# Start of GIVEN DATA
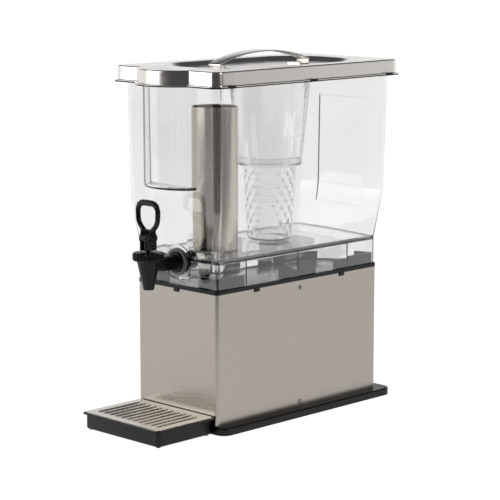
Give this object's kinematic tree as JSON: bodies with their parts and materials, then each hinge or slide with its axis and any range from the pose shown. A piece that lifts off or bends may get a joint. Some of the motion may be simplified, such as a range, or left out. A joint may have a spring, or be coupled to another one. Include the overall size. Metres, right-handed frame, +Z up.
{
  "type": "countertop cold drink dispenser",
  "caption": "Free-standing cold drink dispenser: clear tank on a steel pedestal with a lever tap, ice tube, infuser, steel lid and drip tray.",
  "frame": {"origin": "on the table under the middle of the whole dispenser's box", "axes": "+Z up, +X to the right of someone facing the tap, -Y towards that person"},
  "size_m": [0.1984, 0.4357, 0.4851],
  "materials": {
    "black_abs": "satin black moulded ABS",
    "black_rubber": "matte",
    "brushed_stainless": "brushed horizontally",
    "screw_steel": "plain",
    "black_polypropylene": "fine grained black",
    "pressed_stainless": "satin",
    "clear_polycarbonate": "clear, moulded",
    "tap_black": "black, satin gloss",
    "grey_silicone": "grey, matte",
    "black_silicone": "matte",
    "spring_steel": "drawn wire",
    "satin_stainless": "satin tube",
    "clear_acrylic": "clear, moulded",
    "polished_stainless": "bright polished"
  },
  "bodies": {
    "base": {"base_plate": "black_abs", "rubber_feet": "black_rubber", "steel_housing": "brushed_stainless", "housing_screws": "screw_steel", "deck_frame": "black_abs"},
    "tray": {"drip_tray": "black_polypropylene"},
    "grille": {"drip_grille": "pressed_stainless"},
    "tank": {"tank": "clear_polycarbonate", "faucet_body": "tap_black", "faucet_outer_washer": "grey_silicone", "faucet_inner_washer": "grey_silicone", "shank_nut": "tap_black", "faucet_bonnet": "tap_black", "faucet_spring": "spring_steel"},
    "stem": {"faucet_stem": "tap_black", "seat_cup": "black_silicone", "handle_pin": "spring_steel"},
    "lever": {"faucet_handle": "tap_black"},
    "ice_tube": {"ice_tube": "satin_stainless", "ice_tube_base": "satin_stainless"},
    "lid": {"lid": "polished_stainless", "lid_handle": "polished_stainless", "handle_rivets": "polished_stainless", "lid_seal": "grey_silicone", "lid_trim": "black_abs", "infuser_collar": "clear_acrylic"},
    "infuser": {"infuser_upper": "clear_acrylic"},
    "infuser_cup": {"infuser_cup": "clear_acrylic"}
  },
  "joints": [
    {"name": "drip_tray_pull", "type": "slide", "parent": "base", "child": "tray", "axis": [0, -1, 0], "range_m": [0, 0.12]},
    {"name": "grille_lift", "type": "slide", "parent": "tray", "child": "grille", "axis": [0, 0, 1], "range_m": [0, 0.03]},
    {"name": "tank_lift", "type": "slide", "parent": "base", "child": "tank", "axis": [0, 0, 1], "range_m": [0, 0.05]},
    {"name": "stem_lift", "type": "slide", "parent": "tank", "child": "stem", "axis": [0, 0, 1], "range_m": [0, 0.005], "deforming": ["faucet_spring"]},
    {"name": "lever_tilt", "type": "hinge", "parent": "stem", "child": "lever", "pos_m": [0, -0.164, 0.247], "axis": [1, 0, 0], "range_deg": [0, 35], "stiffness_Nm_per_rad": 0.35, "springref_deg": -17.19},
    {"name": "ice_tube_lift", "type": "slide", "parent": "tank", "child": "ice_tube", "axis": [0, 0, 1], "range_m": [0, 0.04]},
    {"name": "lid_lift", "type": "slide", "parent": "tank", "child": "lid", "axis": [0, 0, 1], "range_m": [0, 0.245]},
    {"name": "infuser_twist", "type": "hinge", "parent": "lid", "child": "infuser", "pos_m": [0, 0.057, 0.45], "axis": [0, 0, 1], "range_deg": [0, 60]},
    {"name": "infuser_cup_twist", "type": "hinge", "parent": "infuser", "child": "infuser_cup", "pos_m": [0, 0.057, 0.335], "axis": [0, 0, 1], "range_deg": [0, 30]}
  ],
  "couplings": [
    {"joint": "stem_lift", "follows": "lever_tilt", "m_per_rad": 0.008}
  ]
}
# End of GIVEN DATA
TASK: Write out the material from the first line to the last, exactly.

RESULT BELOW:
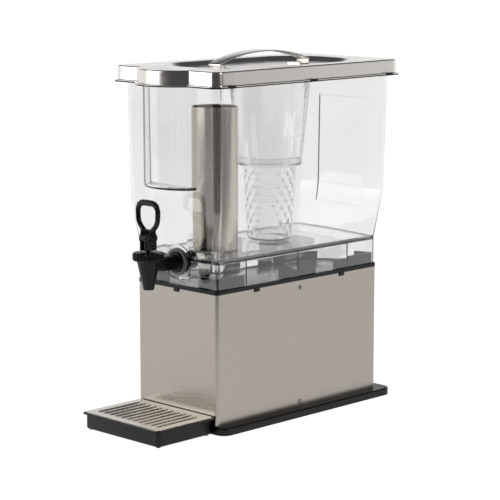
Give this object's kinematic tree as JSON: bodies with their parts and materials, then each hinge or slide with its axis and any range from the pose shown. A piece that lifts off or bends may get a joint. Some of the motion may be simplified, such as a range, or left out. A joint may have a spring, or be coupled to another one. Include the overall size. Metres, right-handed frame, +Z up.
{
  "type": "countertop cold drink dispenser",
  "caption": "Free-standing cold drink dispenser: clear tank on a steel pedestal with a lever tap, ice tube, infuser, steel lid and drip tray.",
  "frame": {"origin": "on the table under the middle of the whole dispenser's box", "axes": "+Z up, +X to the right of someone facing the tap, -Y towards that person"},
  "size_m": [0.1984, 0.4357, 0.4851],
  "materials": {
    "black_abs": "satin black moulded ABS",
    "black_rubber": "matte",
    "brushed_stainless": "brushed horizontally",
    "screw_steel": "plain",
    "black_polypropylene": "fine grained black",
    "pressed_stainless": "satin",
    "clear_polycarbonate": "clear, moulded",
    "tap_black": "black, satin gloss",
    "grey_silicone": "grey, matte",
    "black_silicone": "matte",
    "spring_steel": "drawn wire",
    "satin_stainless": "satin tube",
    "clear_acrylic": "clear, moulded",
    "polished_stainless": "bright polished"
  },
  "bodies": {
    "base": {"base_plate": "black_abs", "rubber_feet": "black_rubber", "steel_housing": "brushed_stainless", "housing_screws": "screw_steel", "deck_frame": "black_abs"},
    "tray": {"drip_tray": "black_polypropylene"},
    "grille": {"drip_grille": "pressed_stainless"},
    "tank": {"tank": "clear_polycarbonate", "faucet_body": "tap_black", "faucet_outer_washer": "grey_silicone", "faucet_inner_washer": "grey_silicone", "shank_nut": "tap_black", "faucet_bonnet": "tap_black", "faucet_spring": "spring_steel"},
    "stem": {"faucet_stem": "tap_black", "seat_cup": "black_silicone", "handle_pin": "spring_steel"},
    "lever": {"faucet_handle": "tap_black"},
    "ice_tube": {"ice_tube": "satin_stainless", "ice_tube_base": "satin_stainless"},
    "lid": {"lid": "polished_stainless", "lid_handle": "polished_stainless", "handle_rivets": "polished_stainless", "lid_seal": "grey_silicone", "lid_trim": "black_abs", "infuser_collar": "clear_acrylic"},
    "infuser": {"infuser_upper": "clear_acrylic"},
    "infuser_cup": {"infuser_cup": "clear_acrylic"}
  },
  "joints": [
    {"name": "drip_tray_pull", "type": "slide", "parent": "base", "child": "tray", "axis": [0, -1, 0], "range_m": [0, 0.12]},
    {"name": "grille_lift", "type": "slide", "parent": "tray", "child": "grille", "axis": [0, 0, 1], "range_m": [0, 0.03]},
    {"name": "tank_lift", "type": "slide", "parent": "base", "child": "tank", "axis": [0, 0, 1], "range_m": [0, 0.05]},
    {"name": "stem_lift", "type": "slide", "parent": "tank", "child": "stem", "axis": [0, 0, 1], "range_m": [0, 0.005], "deforming": ["faucet_spring"]},
    {"name": "lever_tilt", "type": "hinge", "parent": "stem", "child": "lever", "pos_m": [0, -0.164, 0.247], "axis": [1, 0, 0], "range_deg": [0, 35], "stiffness_Nm_per_rad": 0.35, "springref_deg": -17.19},
    {"name": "ice_tube_lift", "type": "slide", "parent": "tank", "child": "ice_tube", "axis": [0, 0, 1], "range_m": [0, 0.04]},
    {"name": "lid_lift", "type": "slide", "parent": "tank", "child": "lid", "axis": [0, 0, 1], "range_m": [0, 0.245]},
    {"name": "infuser_twist", "type": "hinge", "parent": "lid", "child": "infuser", "pos_m": [0, 0.057, 0.45], "axis": [0, 0, 1], "range_deg": [0, 60]},
    {"name": "infuser_cup_twist", "type": "hinge", "parent": "infuser", "child": "infuser_cup", "pos_m": [0, 0.057, 0.335], "axis": [0, 0, 1], "range_deg": [0, 30]}
  ],
  "couplings": [
    {"joint": "stem_lift", "follows": "lever_tilt", "m_per_rad": 0.008}
  ]
}